Their little enclave was tucked in behind the church hall and sheltered by a magnificent copper beech tree, and contained only their bunker of an office with its en suite loo, tiny kitchenette and semi-efficient heating, and the adjacent storeroom. Their window looked out over the courtyard where a sealed-up wishing-well served as a bird table and a high, thorny hedge separated them from the main road beyond. To get to the church they had to follow a stone pathway through a wilderness of old fruit trees and long-forgotten shrubs to connect up with the car park next to St Mary’s offices, where the vicar’s wife and parish manager carried out God’s admin work.
The rectory was the other side of the centuries-old church, looking out over a sprawl of suburban rooftops that ended way off in the distance where the sea could be glimpsed sparkling away like a feast of temptation on crystal clear days. The old graveyard meandered gently down the south-facing hillside for at least a quarter of a mile to the busy residential street below. This was where Hill Lodge and Hope House were situated, in amongst a number of similar formerly grand villas, most of which had now been converted to flats. Angie and Emma never took the route through the tombstones and neglected shrines; no one did, it was too creepy and far too overgrown. Whoever needed burying these days was ferried to the newer, more desirable cemetery in the nearby semi-rural suburb of Morton Leigh.
‘So what’s your new bloke like?’ Emma asked as Angie added Mark Fields’s name to the Hill Lodge section of the whiteboard.
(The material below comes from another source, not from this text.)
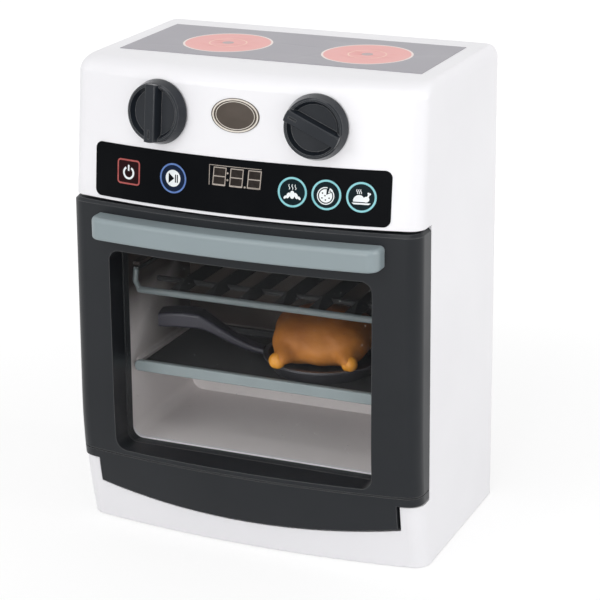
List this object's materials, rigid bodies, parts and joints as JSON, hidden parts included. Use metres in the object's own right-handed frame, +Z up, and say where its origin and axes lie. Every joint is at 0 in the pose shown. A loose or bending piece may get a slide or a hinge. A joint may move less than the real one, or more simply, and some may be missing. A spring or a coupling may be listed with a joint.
{
  "type": "toy oven",
  "caption": "Toy oven with a bow-fronted housing, drop-down windowed door, two turning knobs, printed hob and panel, slide-out rack and shelf, and a play roast in a pan.",
  "frame": {"origin": "on the floor, under the middle of the whole object", "axes": "+Z up, the door faces -Y, +X to the right of someone facing the door"},
  "size_m": [0.194, 0.1403, 0.2547],
  "materials": {
    "white_shell": "gloss",
    "charcoal": "semi-gloss",
    "knob_dark": "gloss",
    "grey_green": "satin",
    "grey_rack": "satin",
    "white_inner": "satin",
    "pane_clear": "clear gloss",
    "print_panel": "gloss film with printed icons",
    "print_hob": "gloss film with printed rings",
    "print_badge": "printed film",
    "foot_rubber": "matt",
    "screw_steel": "zinc plated",
    "board_green": "matt",
    "board_black": "matt",
    "lamp_lens": "clear gloss",
    "cell_case": "plain wrapped cell",
    "lead_red": "matt",
    "inner_black": "matt",
    "pan_dark": "gloss",
    "pan_grip": "gloss",
    "roast": "satin",
    "nylon_white": "matt"
  },
  "bodies": {
    "housing": {"body_shell": "white_shell", "hinge_pins": "screw_steel", "rear_cover": "white_shell", "rear_cover_screws": "screw_steel", "base_plate": "white_shell", "base_screws": "screw_steel", "rubber_feet": "foot_rubber", "control_panel": "print_panel", "badge_oval": "print_badge", "hob_sheet": "print_hob", "cavity_liner": "white_inner", "liner_screws": "screw_steel", "lamp_lens": "lamp_lens", "cavity_lamp": "lamp_lens", "circuit_board": "board_green", "board_parts": "board_black", "board_screws": "screw_steel", "speaker": "inner_black", "battery_box": "white_inner", "battery_cells": "cell_case", "battery_contacts": "screw_steel", "battery_door": "white_shell", "battery_door_screw": "screw_steel", "leads": "lead_red", "door_catch": "white_shell", "click_springs": "nylon_white", "knob_switches": "inner_black"},
    "door": {"door_frame": "charcoal", "door_inner_frame": "charcoal", "inner_frame_screws": "screw_steel", "window_pane": "pane_clear", "door_handle": "grey_green", "handle_screws": "screw_steel"},
    "left_knob_body": {"left_knob": "knob_dark", "left_click_wheel": "nylon_white", "left_knob_screw": "screw_steel"},
    "right_knob_body": {"right_knob": "knob_dark", "right_click_wheel": "nylon_white", "right_knob_screw": "screw_steel"},
    "rack": {"upper_rack": "grey_rack"},
    "shelf": {"lower_shelf": "grey_green", "frying_pan": "pan_dark", "pan_handle": "pan_grip", "roast_chicken": "roast"}
  },
  "joints": [
    {"name": "door_hinge", "type": "hinge", "parent": "housing", "child": "door", "pos_m": [0, -0.0468, 0.032], "axis": [1, 0, 0], "range_deg": [0, 90]},
    {"name": "left_knob_turn", "type": "hinge", "parent": "housing", "child": "left_knob_body", "pos_m": [-0.0424, -0.05183, 0.2326], "axis": [-0.1033, -0.9897, 0.099], "continuous": true},
    {"name": "right_knob_turn", "type": "hinge", "parent": "housing", "child": "right_knob_body", "pos_m": [0.0424, -0.05183, 0.2326], "axis": [0.1033, -0.9897, 0.099], "continuous": true},
    {"name": "rack_slide", "type": "slide", "parent": "housing", "child": "rack", "axis": [0, -1, 0], "range_m": [0, 0.041]},
    {"name": "shelf_slide", "type": "slide", "parent": "housing", "child": "shelf", "axis": [0, -1, 0], "range_m": [0, 0.041]}
  ],
  "couplings": [
    {"joint": "rack_slide", "follows": "door_hinge", "m_per_rad": 0.0255},
    {"joint": "shelf_slide", "follows": "door_hinge", "m_per_rad": 0.0255}
  ]
}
Raising her eyebrows as a fierce gust of wind whistled around their red-tiled roof Angie said, ‘He seems OK. Early days though. If he doesn’t settle in, Hamish will be sure to let us know.’
‘What’s his story?’
Spotting the outreach ladies leaving, heads down as they battled the wind, Angie said, ‘Apparently he broke up with his wife after he was laid off work, and ended up with nowhere to stay when she got the house. Booze played a part in it somewhere, but Shawn, who referred him from the rehab clinic, says he’s been a regular at AA for over six months and is ready to start again.’